When my time was up he said, “You’re a smart girl, so tell me, what’s your preference, the manifest world or the unmanifest one?”

It was like he was asking me which flavor ice cream I liked. I thought for a moment, then went to the dictionary he kept on a stand and looked the word up.

“The manifest one,” I said, and there was not much he could do about that.

The language here is so ordinary (the consumer choice of picking a non-necessity, in this case a flavor if ice cream) that it belies the importance of the question—do you want to live reality or not? The girl’s response contains hints of any teenager’s self-assertive combativeness (though she had to look up the meaning of the word, once she made her choice, “there was not much he could do about that”) while also being an uptick of affirmation, the answer we want for her: she chooses the real over its opposite.

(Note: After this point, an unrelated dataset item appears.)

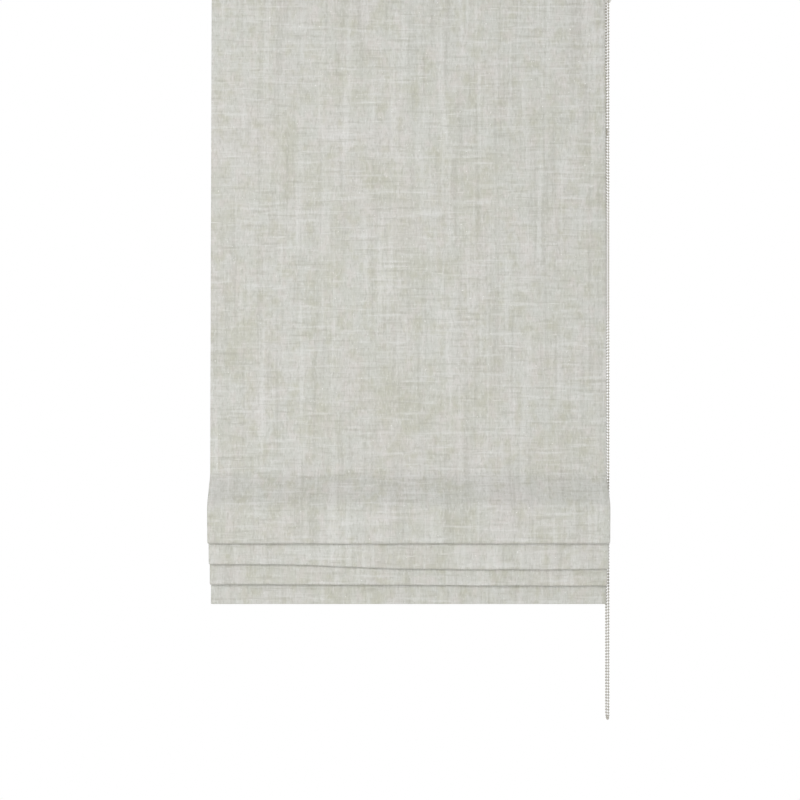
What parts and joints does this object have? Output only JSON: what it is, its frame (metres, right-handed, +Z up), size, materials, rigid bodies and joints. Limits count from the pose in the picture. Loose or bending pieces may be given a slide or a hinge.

That’s also a great summation of Williams writings in this collection—she takes the unmanifest world of fiction and makes it manifest on the page. Every-thing works well in every-story, and that’s a very difficult thing to pull off. Each of these stories is weirdly familiar, and as such tremendously engaging. Images abound, but rarely do they clearly foreshadow anything measurable and even less often do they explain themselves, and as a bonus there are no predictable endings; all of these things I find tremendously satisfying.

I devoured this collection, twice within that many weeks, because, among its many offerings, it sounds and feels like America. And that’s a place I like. So if you’re on the hunt for a great read—it’s right here.